[Task]
Write out exactly the lines from the line with "bpy.context.scene.collection.objects.link(empty)" through the line with "for node in", both ends included, and no other line.

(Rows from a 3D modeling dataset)
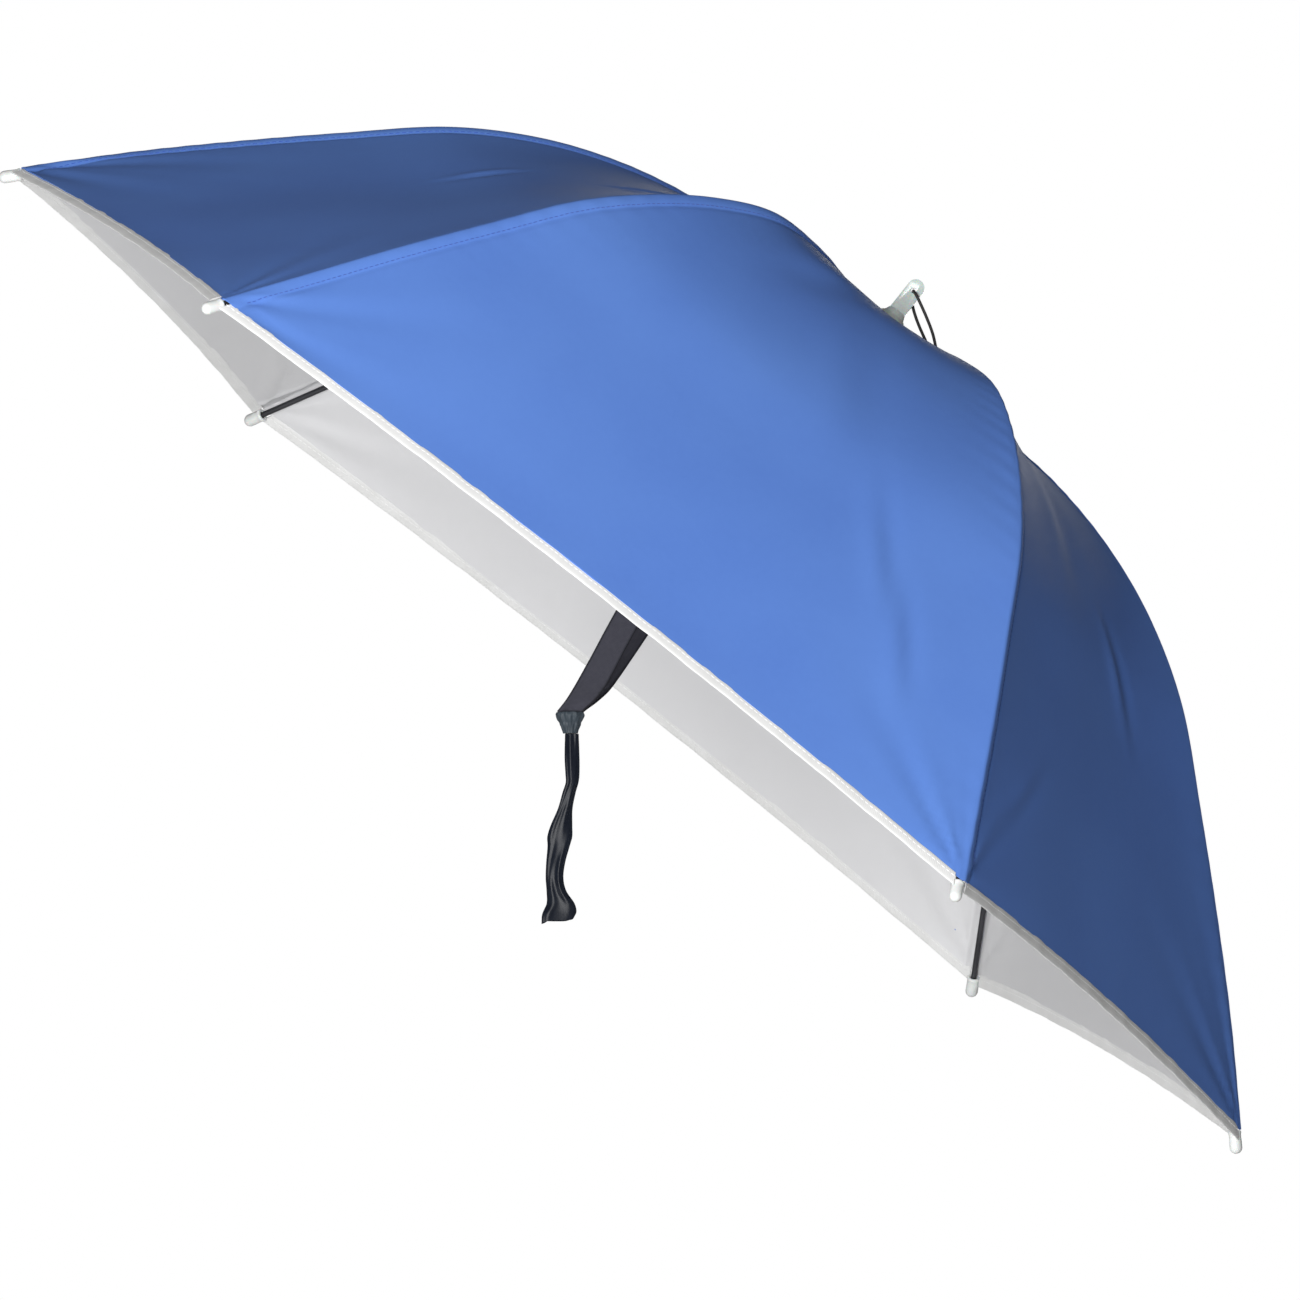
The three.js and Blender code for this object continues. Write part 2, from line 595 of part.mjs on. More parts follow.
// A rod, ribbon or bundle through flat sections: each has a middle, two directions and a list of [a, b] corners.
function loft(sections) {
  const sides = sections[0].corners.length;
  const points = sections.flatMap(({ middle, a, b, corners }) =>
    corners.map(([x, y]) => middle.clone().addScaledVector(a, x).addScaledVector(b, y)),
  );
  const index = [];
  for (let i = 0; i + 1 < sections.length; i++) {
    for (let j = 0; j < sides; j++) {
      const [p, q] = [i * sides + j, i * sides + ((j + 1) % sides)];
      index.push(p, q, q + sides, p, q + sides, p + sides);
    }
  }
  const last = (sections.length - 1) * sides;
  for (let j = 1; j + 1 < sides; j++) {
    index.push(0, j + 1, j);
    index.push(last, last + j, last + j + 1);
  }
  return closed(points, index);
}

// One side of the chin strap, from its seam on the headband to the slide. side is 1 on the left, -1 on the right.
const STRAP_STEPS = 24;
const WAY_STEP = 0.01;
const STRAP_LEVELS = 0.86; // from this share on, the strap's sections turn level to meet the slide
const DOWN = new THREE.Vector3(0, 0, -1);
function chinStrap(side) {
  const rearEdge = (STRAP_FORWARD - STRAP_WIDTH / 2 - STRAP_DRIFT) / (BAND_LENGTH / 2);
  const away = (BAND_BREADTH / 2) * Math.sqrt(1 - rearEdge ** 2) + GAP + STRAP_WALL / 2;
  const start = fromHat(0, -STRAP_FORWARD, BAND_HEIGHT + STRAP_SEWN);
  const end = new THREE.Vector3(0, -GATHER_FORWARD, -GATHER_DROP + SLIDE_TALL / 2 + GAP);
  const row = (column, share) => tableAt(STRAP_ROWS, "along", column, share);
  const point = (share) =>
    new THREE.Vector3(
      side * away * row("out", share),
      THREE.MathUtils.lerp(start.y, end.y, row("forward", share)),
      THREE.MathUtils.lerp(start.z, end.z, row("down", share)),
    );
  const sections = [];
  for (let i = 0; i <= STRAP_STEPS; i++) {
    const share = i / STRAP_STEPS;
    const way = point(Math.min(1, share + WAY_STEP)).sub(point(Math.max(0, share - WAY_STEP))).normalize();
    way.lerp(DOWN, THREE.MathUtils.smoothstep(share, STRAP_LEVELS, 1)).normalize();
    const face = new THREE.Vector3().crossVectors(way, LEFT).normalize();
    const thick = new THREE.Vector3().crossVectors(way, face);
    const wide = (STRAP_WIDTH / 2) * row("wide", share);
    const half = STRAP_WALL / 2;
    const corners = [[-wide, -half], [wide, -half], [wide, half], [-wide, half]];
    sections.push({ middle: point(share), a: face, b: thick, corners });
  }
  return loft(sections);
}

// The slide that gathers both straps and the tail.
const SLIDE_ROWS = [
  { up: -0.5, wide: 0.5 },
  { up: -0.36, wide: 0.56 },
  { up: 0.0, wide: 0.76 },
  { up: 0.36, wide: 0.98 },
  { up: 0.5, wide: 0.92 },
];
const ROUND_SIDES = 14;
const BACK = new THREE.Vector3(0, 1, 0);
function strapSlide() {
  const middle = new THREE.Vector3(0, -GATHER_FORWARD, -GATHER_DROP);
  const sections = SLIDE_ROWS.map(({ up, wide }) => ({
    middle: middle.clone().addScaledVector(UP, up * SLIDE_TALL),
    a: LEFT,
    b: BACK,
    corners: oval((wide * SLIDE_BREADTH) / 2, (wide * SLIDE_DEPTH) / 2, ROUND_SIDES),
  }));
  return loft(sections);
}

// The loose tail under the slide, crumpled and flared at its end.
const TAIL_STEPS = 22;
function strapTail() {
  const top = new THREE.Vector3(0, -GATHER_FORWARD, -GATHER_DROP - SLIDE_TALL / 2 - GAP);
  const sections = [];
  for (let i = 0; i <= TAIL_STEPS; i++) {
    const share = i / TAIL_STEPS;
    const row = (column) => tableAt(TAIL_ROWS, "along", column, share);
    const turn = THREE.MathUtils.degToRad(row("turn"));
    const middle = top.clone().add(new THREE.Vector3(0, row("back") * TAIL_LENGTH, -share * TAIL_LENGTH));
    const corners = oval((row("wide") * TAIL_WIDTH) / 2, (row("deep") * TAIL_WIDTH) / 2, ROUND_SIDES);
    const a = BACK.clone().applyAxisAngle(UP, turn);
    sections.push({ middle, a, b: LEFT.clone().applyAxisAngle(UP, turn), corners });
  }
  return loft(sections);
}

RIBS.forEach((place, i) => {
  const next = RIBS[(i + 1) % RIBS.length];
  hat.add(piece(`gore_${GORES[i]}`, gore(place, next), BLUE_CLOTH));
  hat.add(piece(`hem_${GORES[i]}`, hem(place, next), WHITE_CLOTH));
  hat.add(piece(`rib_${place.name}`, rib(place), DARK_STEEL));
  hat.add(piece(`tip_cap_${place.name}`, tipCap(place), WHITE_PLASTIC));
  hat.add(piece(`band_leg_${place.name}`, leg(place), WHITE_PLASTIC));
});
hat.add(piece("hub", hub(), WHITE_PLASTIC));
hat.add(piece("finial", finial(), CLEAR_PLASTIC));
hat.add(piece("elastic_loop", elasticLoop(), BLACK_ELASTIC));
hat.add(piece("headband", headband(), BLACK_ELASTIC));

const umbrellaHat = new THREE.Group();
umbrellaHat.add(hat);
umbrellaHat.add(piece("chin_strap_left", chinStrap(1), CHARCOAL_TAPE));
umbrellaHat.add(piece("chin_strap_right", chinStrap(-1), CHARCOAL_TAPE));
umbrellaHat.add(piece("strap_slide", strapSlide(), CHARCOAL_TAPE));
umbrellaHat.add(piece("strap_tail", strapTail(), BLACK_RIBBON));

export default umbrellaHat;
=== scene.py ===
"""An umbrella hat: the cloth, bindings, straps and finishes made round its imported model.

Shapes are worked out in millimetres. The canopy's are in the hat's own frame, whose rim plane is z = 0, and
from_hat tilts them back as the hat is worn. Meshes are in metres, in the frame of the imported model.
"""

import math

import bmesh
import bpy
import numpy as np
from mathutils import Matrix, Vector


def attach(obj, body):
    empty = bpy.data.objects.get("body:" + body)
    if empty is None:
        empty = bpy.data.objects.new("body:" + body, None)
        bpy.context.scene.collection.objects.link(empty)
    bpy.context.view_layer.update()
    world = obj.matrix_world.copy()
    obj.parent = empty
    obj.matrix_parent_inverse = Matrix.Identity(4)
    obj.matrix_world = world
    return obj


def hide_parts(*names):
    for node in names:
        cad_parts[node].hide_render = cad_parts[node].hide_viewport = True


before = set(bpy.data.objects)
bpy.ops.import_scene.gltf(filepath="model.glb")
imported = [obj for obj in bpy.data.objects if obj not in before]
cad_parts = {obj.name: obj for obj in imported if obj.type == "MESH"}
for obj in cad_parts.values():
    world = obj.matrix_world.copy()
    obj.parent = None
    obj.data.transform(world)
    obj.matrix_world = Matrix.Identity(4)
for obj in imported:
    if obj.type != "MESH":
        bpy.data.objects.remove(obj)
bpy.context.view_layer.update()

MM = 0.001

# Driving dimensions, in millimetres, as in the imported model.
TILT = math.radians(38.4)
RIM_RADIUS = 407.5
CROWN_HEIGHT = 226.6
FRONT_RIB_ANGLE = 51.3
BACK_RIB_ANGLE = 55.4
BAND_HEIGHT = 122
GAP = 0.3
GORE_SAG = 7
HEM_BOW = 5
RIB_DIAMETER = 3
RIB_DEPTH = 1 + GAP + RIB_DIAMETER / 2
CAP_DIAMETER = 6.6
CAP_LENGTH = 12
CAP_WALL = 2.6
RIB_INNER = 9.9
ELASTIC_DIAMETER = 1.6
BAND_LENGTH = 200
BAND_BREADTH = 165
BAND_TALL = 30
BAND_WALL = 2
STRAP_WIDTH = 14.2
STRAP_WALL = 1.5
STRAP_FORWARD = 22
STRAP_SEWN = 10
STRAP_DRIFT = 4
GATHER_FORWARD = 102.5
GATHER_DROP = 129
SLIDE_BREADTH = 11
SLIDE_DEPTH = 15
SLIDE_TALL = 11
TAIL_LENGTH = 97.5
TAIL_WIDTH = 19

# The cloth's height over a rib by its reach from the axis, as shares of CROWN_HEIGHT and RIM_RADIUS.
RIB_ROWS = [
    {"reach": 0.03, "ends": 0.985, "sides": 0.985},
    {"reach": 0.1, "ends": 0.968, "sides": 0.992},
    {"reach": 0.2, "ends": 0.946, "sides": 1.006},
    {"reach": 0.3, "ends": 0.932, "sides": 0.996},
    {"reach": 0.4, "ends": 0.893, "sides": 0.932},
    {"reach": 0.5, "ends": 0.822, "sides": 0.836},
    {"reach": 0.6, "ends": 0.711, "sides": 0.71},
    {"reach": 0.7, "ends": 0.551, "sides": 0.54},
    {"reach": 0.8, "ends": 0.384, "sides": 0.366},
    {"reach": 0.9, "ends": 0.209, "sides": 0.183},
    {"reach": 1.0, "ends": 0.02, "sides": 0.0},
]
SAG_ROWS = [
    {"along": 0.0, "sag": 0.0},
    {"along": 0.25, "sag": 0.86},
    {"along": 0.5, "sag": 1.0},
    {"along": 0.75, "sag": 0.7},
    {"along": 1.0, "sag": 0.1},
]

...

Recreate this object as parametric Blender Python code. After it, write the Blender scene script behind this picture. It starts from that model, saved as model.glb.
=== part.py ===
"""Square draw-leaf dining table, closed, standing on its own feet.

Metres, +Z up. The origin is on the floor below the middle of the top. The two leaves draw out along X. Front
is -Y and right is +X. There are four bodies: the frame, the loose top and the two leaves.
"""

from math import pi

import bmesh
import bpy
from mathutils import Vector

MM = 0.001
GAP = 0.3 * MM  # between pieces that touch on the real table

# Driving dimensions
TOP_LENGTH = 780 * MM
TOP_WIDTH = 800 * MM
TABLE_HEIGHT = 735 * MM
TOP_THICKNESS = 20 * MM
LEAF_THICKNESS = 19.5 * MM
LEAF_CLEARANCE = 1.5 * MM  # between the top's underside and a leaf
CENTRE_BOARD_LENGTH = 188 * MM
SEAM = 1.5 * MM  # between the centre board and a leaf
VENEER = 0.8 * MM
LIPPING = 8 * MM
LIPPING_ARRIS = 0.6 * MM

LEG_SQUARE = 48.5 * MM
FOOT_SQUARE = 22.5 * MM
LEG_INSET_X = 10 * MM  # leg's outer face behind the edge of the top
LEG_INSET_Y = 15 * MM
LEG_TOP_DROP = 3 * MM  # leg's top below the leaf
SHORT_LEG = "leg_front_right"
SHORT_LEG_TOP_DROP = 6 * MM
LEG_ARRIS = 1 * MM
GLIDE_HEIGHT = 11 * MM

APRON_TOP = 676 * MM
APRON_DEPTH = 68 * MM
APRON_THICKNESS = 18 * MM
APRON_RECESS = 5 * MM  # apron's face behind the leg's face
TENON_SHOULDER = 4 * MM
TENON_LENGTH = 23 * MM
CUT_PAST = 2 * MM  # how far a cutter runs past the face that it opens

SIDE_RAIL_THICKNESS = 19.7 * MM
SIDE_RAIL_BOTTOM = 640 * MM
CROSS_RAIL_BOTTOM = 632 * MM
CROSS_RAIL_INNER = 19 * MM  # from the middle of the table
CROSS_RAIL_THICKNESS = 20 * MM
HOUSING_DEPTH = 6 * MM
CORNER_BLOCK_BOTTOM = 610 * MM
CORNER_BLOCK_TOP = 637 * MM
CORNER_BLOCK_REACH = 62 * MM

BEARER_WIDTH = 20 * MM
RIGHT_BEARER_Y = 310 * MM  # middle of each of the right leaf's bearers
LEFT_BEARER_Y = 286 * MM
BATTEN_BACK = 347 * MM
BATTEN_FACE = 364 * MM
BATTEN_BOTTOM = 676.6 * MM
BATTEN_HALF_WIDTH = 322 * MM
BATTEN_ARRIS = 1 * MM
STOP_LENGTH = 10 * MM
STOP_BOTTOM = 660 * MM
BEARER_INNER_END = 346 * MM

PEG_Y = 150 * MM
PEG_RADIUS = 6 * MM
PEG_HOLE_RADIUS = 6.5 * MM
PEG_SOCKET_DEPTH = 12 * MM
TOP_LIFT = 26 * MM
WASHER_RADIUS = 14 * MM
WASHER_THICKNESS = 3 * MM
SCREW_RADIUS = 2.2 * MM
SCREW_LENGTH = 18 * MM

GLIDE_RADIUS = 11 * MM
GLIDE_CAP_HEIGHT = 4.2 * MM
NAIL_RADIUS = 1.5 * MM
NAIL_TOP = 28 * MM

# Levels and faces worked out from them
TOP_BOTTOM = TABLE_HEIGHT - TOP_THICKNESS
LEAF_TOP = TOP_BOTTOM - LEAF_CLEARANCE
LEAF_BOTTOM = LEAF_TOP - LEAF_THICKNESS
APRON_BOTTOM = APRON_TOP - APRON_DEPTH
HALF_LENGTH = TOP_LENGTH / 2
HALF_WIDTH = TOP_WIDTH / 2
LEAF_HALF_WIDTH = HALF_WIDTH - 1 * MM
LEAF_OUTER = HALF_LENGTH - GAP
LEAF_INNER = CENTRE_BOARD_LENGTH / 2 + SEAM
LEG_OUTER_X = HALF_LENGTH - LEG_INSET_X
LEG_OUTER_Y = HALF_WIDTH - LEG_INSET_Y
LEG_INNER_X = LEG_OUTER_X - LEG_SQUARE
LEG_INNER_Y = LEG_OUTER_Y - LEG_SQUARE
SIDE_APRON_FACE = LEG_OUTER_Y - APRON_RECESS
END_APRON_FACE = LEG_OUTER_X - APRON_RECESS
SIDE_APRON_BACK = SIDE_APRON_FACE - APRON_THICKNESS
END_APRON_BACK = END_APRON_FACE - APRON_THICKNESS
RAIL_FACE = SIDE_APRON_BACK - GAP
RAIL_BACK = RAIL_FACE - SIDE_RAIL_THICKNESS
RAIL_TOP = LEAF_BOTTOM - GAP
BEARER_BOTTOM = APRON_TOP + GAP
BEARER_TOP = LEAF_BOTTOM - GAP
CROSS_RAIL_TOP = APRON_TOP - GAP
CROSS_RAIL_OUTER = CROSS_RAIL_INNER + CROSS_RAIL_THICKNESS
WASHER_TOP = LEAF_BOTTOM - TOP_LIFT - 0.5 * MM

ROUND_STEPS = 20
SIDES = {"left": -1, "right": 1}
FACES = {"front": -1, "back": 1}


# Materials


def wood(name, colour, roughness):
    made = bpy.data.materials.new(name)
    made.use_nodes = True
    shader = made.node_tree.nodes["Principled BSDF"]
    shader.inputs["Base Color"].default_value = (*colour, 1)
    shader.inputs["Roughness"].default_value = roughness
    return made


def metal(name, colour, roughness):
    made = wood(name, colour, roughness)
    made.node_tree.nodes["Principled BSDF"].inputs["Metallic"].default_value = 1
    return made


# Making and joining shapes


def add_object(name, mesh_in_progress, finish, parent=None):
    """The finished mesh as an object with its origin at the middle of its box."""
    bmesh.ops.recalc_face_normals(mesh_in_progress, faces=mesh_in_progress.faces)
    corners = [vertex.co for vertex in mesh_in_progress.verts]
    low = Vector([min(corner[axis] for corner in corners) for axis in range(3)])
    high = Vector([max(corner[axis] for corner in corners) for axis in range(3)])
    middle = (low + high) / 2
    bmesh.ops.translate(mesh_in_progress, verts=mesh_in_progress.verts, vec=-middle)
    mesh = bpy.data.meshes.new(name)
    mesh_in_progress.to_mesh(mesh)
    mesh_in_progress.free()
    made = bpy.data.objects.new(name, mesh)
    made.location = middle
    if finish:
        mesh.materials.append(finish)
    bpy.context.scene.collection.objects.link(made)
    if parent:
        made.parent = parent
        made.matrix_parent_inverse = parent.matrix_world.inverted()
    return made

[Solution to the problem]
        bpy.context.scene.collection.objects.link(empty)
    bpy.context.view_layer.update()
    world = obj.matrix_world.copy()
    obj.parent = empty
    obj.matrix_parent_inverse = Matrix.Identity(4)
    obj.matrix_world = world
    return obj


def hide_parts(*names):
    for node in names:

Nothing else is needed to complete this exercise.